A value failing these (or an unknown family, or a surface whose output format/OS cannot actually emit it) is a hard validation error and never reaches generation — so ground truth never labels a credential that was not written. At generation time the same guarantee holds dynamically: if a surface cannot actually emit (a shell_history spill dwell-shifted past the window, or an http_* request whose actor→web-server path no sensor observes, so the connection is filtered out), the event is recorded as skipped and excluded from the canonical document rather than mislabeled as landed evidence — GROUND_TRUTH.md notes it as "Skipped (not emitted)".

Ground truth

Each spillage event is recorded in two complementary places: full machine-readable labels live in the canonical GROUND_TRUTH.json document, and a redacted human-readable summary (preview + SHA-256, never the full secret) lives in GROUND_TRUTH.md.

GROUND_TRUTH.json is the schema-versioned machine-readable companion to GROUND_TRUTH.md. It stores scenario/report metadata plus an events array containing one record per tracked storyline or red-herring event. Spillage uses the same common event envelope as every other event, with spillage-specific scoring fields nested under attributes. Each emitted spillage event looks like:

{"schema_version":1,
 "scenario_name":"spill-demo",
 "events":[
   {"record_id":"spill-aws-bash#0","kind":"spillage",
    "storyline_id":"spill-aws-bash","time":"2024-03-18T14:20:07Z",
    "actor":"nina.kapoor","system":"APP-SRV-01","activity":"credential spill",
    "ground_truth_section":"storyline","emitted":true,
    "attributes":{
      "surface":"shell_history","family":"aws_iam",
      "value":"AKIAIOSFODNN7EXAMPLE","value_sha256":"",
      "rendered_value":"AKIAIOSFODNN7EXAMPLE","rendered_sha256":"",
      "expected_sources":["bash_history"]
    }}
 ]}

Field notes for scoring a scrubber by hand:

  • attributes.rendered_value is the exact on-disk byte form (surface-encoded — shell-quoted for shell_history, control-escaped for syslog_message). Match this against the logs; attributes.value is the canonical secret (equal for simple values, but they differ when the credential contains shell metacharacters).
  • time is the actual emitted timestamp of the log line, so records join to log lines by timestamp.
  • For the http_* surfaces, value and rendered_value differ when the credential contains URL metacharacters (attributes.rendered_value is percent-encoded — match that), and the record carries an attributes.target_system field with the destination web server's FQDN (identical to its web_access output directory) plus attributes.scheme (http or https); the client_ip on that line is the actor's host.
  • emitted=false plus skipped_reason means the storyline intended a spill but the final generated logs did not contain it (for example, dwell-shifted outside the scenario window). Such records remain honest machine-readable ground truth, but they do not carry attributes.rendered_value because nothing landed on disk.
  • Locate a record's file from attributes.expected_sources + system + actor (e.g. <system_fqdn>/bash_history/<actor>.bash_history, <system_fqdn>/syslog.log), for http_* surfaces directly from <attributes.target_system>/web_access.log, or simply grep -rl "<attributes.rendered_value>" the output tree.
  • record_id (<storyline_id>#<n>) uniquely addresses each positive, even when the same credential is spilled more than once.

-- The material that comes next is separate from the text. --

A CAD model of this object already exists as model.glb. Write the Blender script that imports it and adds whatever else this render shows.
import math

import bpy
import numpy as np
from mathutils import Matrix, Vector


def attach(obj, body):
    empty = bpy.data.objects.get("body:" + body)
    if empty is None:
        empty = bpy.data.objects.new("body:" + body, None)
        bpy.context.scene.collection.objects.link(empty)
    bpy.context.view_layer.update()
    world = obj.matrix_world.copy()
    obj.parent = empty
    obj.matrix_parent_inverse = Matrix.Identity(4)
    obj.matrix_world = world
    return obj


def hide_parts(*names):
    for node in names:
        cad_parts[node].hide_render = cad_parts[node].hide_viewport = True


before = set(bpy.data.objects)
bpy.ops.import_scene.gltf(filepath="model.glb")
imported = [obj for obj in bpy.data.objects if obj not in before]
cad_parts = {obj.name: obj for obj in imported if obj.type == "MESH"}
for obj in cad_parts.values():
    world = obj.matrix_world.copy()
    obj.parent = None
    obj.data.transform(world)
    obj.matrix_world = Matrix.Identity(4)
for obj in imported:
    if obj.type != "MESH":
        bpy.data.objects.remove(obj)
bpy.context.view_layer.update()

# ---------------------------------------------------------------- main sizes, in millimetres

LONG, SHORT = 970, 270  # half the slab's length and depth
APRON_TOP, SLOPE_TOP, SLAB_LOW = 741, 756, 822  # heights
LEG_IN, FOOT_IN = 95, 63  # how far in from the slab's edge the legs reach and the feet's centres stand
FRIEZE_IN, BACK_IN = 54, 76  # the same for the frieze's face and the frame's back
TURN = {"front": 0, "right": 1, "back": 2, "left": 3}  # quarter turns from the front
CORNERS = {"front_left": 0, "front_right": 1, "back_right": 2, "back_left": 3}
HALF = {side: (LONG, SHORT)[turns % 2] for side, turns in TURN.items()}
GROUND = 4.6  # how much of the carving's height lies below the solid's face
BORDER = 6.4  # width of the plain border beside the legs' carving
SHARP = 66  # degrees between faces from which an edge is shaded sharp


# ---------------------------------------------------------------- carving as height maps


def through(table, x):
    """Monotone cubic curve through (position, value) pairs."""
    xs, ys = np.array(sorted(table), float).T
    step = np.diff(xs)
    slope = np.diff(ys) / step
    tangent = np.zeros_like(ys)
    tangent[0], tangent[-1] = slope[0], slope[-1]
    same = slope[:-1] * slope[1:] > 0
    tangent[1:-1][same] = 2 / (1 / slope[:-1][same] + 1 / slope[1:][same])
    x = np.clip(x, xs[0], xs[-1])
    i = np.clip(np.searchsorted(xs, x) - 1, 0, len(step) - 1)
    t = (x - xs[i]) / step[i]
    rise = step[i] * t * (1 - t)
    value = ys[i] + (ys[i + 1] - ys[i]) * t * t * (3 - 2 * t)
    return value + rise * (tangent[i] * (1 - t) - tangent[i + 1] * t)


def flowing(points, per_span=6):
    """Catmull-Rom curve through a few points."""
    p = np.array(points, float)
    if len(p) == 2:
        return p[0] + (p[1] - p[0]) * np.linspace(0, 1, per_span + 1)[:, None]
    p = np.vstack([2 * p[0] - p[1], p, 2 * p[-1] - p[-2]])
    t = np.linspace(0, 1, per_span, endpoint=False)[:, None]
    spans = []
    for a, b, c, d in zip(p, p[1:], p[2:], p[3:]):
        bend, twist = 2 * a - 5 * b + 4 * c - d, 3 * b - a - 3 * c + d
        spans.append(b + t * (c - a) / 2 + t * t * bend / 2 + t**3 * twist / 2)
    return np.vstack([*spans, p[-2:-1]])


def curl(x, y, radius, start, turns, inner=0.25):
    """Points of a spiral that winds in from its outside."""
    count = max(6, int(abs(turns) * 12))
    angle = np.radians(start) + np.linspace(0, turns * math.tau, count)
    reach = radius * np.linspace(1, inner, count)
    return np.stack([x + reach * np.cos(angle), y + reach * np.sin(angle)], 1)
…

Byte offsets/line numbers are intentionally omitted: emitters stream output, so a value's position is not known at ground-truth-writing time.

eforge eval reads this canonical document to recognize spillage events: its causality pillar confirms each labeled value actually landed in the logs (so a spillage dataset passes acceptance) — it does not re-run synthesis. Scrubber precision/recall scoring is out of scope for this PR; when added it will fold into eforge eval rather than a new top-level command.